# USCIS H-1B Data: Create analysis file
Clean up raw data imported from the [H-1B Data Hub](https://www.uscis.gov/tools/reports-and-studies/h-1b-employer-data-hub) and create an analysis file. Documentation on the data can be found [here](https://www.uscis.gov/tools/reports-and-studies/h-1b-employer-data-hub/h-1b-employer-data-hub-files).

In [1]:
# Import packages
import pandas as pd
import re

In [2]:
# Set up parameters
data_dir = '../../data/'
input_dir = data_dir + 'intermediate/'
output_dir = data_dir + 'analysis/'
input_filename = 'uscis_intermediate.csv'
output_filename = 'uscis.csv'
parameters_dir = data_dir + 'parameters/'
employer_params_filename = 'employer_params.csv'

In [3]:
# Load data
uscis = pd.read_csv(input_dir + input_filename, dtype=str)

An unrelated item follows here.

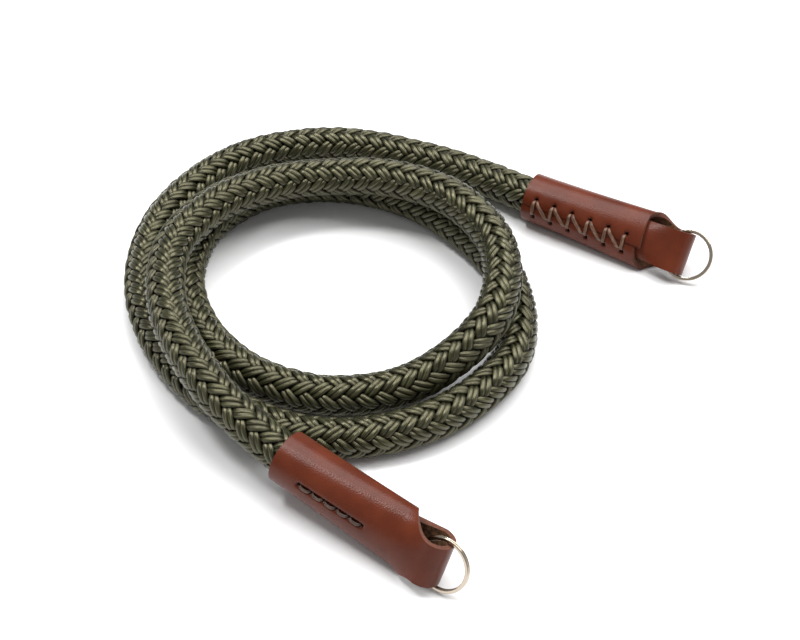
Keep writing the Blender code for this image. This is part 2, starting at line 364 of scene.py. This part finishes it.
def unit_rows(vectors):
    return vectors / np.linalg.norm(vectors, axis=1)[:, None]


def distances_along(points):
    """The distance travelled to each of a row of points."""
    return np.concatenate(([0.0], np.cumsum(np.linalg.norm(np.diff(points, axis=0), axis=1))))


def squared(value, power):
    """A sine or cosine pushed outwards, which makes a circle's section squarer."""
    return np.sign(value) * np.abs(value) ** power


def swept_rings(tube, turn):
    """The corners round every section of one tube."""
    along = unit_rows(np.gradient(tube.points, axis=0))
    side = unit_rows(np.cross(tube.outward, along))
    up = np.cross(along, side)
    across = squared(np.cos(turn), TUBE_SQUARENESS)
    upward = squared(np.sin(turn), TUBE_SQUARENESS)
    wide = side[:, None] * (tube.half_width[:, None] * across)[..., None]
    high = up[:, None] * (tube.half_height[:, None] * upward)[..., None]
    return (tube.points[:, None] + wide + high).reshape(-1, 3)


def tube_faces(points, sides):
    """Corner numbers and texture places of one tube's side faces."""
    travelled = distances_along(points)
    section, step = np.meshgrid(np.arange(len(points) - 1), np.arange(sides), indexing="ij")
    after = (step + 1) % sides
    low = section * sides
    high = low + sides
    faces = np.stack((low + step, low + after, high + after, high + step), axis=-1).reshape(-1, 4)
    start, end = travelled[section], travelled[section + 1]
    left, right = step / sides, (step + 1) / sides
    places = np.stack((start, left, start, right, end, right, end, left), axis=-1)
    return faces, places.reshape(-1)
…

### New petition approval and denial fields
Add additional columns for total approval, denials, and overall petitions

In [4]:
# Convert petitions columns to numeric
approval_cols = ['Initial Approval', 'Continuing Approval']
denial_cols = ['Initial Denial', 'Continuing Denial']

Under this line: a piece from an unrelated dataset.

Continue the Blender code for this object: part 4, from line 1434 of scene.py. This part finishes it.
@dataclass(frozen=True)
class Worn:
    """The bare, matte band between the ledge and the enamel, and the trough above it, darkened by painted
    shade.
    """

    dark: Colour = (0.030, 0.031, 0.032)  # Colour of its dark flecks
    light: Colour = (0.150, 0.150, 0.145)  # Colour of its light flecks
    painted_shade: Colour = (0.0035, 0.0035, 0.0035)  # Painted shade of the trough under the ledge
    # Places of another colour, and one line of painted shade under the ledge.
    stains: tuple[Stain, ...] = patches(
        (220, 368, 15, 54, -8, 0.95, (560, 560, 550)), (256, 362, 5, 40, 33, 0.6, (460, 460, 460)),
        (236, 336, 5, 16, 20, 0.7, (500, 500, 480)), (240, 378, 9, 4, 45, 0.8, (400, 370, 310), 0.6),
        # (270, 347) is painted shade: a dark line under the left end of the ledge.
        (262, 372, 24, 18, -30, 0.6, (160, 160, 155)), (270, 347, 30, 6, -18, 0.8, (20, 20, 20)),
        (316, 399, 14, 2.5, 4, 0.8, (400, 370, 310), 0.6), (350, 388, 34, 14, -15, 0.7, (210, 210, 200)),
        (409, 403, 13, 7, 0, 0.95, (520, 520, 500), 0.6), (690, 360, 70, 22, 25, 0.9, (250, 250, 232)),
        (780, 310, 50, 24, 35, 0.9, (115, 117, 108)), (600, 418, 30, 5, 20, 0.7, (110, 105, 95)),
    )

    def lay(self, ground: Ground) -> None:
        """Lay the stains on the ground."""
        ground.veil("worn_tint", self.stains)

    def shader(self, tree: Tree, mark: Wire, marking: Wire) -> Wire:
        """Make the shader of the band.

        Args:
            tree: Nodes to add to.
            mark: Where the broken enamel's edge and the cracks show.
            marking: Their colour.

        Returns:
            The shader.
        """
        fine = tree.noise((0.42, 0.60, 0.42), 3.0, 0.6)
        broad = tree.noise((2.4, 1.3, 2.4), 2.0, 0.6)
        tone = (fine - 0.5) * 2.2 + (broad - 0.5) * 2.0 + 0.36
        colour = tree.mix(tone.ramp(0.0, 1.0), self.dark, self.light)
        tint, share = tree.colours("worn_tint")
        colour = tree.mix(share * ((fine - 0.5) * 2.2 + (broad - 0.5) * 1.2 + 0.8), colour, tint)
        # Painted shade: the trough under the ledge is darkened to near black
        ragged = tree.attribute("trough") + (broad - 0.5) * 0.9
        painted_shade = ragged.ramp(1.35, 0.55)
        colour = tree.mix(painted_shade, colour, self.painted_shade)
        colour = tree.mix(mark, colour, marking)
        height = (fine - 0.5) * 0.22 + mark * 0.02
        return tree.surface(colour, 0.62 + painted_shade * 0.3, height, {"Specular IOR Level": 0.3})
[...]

for col in approval_cols + denial_cols:
  uscis[col] = uscis[col].astype(int)

In [5]:
uscis['Total Approval'] = uscis[approval_cols].sum(axis=1)
uscis['Total Denial'] = uscis[denial_cols].sum(axis=1)
uscis['Total Petitions'] = uscis[approval_cols + denial_cols].sum(axis=1)

### Standardize employer names and identify outsourcing companies
Since the data reflects exactly what the petitioner submits on [Form I-129](https://www.uscis.gov/i-129), company names may differ slightly, e.g., "Google" and "Google Inc.", or "Facebook" and "Meta Platforms". Usually a single company name will capture most of the petitions, but to be sure to include petitions I created regex terms to search employer names so that slight variations are also included in the total petition counts. This method might accidentally include some false positives, inflating the total position count. But for the ~50 companies I checked, mis-identified companies were <1% of the total petitions. There's also a chance that this method may miss some company name variations.  

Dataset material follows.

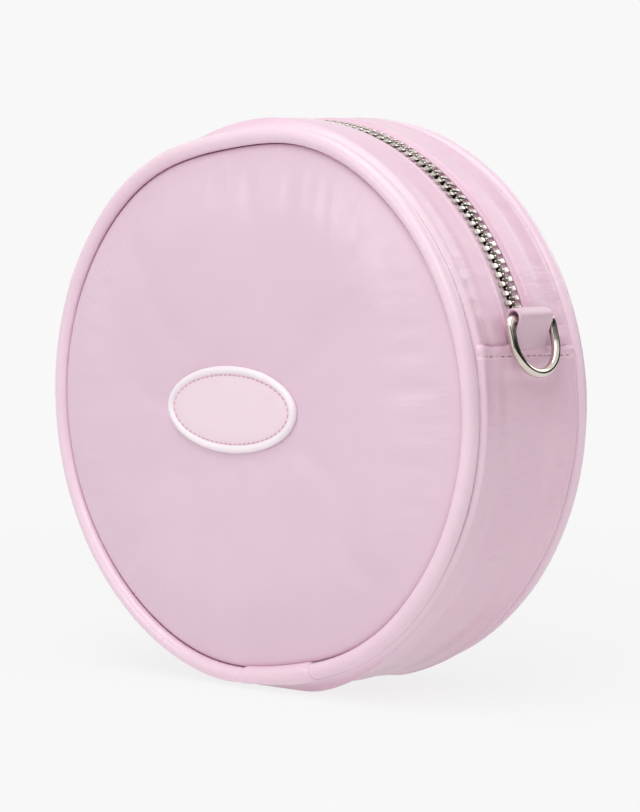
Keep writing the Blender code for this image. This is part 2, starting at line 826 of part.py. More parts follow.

I also flag companies that have outsouring business models. These companies are either taken directly from [previous](https://www.epi.org/blog/tech-and-outsourcing-companies-continue-to-exploit-the-h-1b-visa-program-at-a-time-of-mass-layoffs-the-top-30-h-1b-employers-hired-34000-new-h-1b-workers-in-2022-and-laid-off-at-least-85000-workers/) [analyses](https://www.nytimes.com/interactive/2015/11/06/us/outsourcing-companies-dominate-h1b-visas.html?smid=tw-share) or identified manually using the same criteria as past reports.  

Both standardized names regex and outsourcing flags are captured in the file `employer_search.csv`

In [6]:
# Load company-level parameters
# This includes the regex patterns for each employer name
employer_params = pd.read_csv(parameters_dir + employer_params_filename, index_col='employer')

In [7]:
# Define a function to standardize company names for the top petitioners
# The function compares the name provided on the form with a regex expression and returns a standardized company name if there is a match
def standardize_employer_name(employer_name):
  for standardized_name, search_term in employer_params.to_dict()['search_term'].items():
    if pd.isna(employer_name):
      return employer_name
    if re.search(search_term, employer_name, flags=re.IGNORECASE):
      return standardized_name
  return employer_name

In [8]:
# Standardize employer names
uscis['Employer (original name)'] = uscis['Employer']
uscis['Employer'] = uscis['Employer (original name)'].apply(standardize_employer_name)

In [9]:
# Add flag outsourcing companies (only for top petitioners)
# employer_params = (
#   employer_params
#     .loc[slice(None), ['outsourcing', 'top_outsourcing']]
#     .rename(columns={
#       'outsourcing': 'Outsourcing', 
#       'top_outsourcing': 'Top Outsourcing'
#     })
# )
# uscis = uscis.set_index('Employer').join(
#   employer_params,
#   how='left',
#   validate='m:1'
#   ).reset_index()

In [10]:
# Save file
uscis.to_csv(output_dir + output_filename, index=False)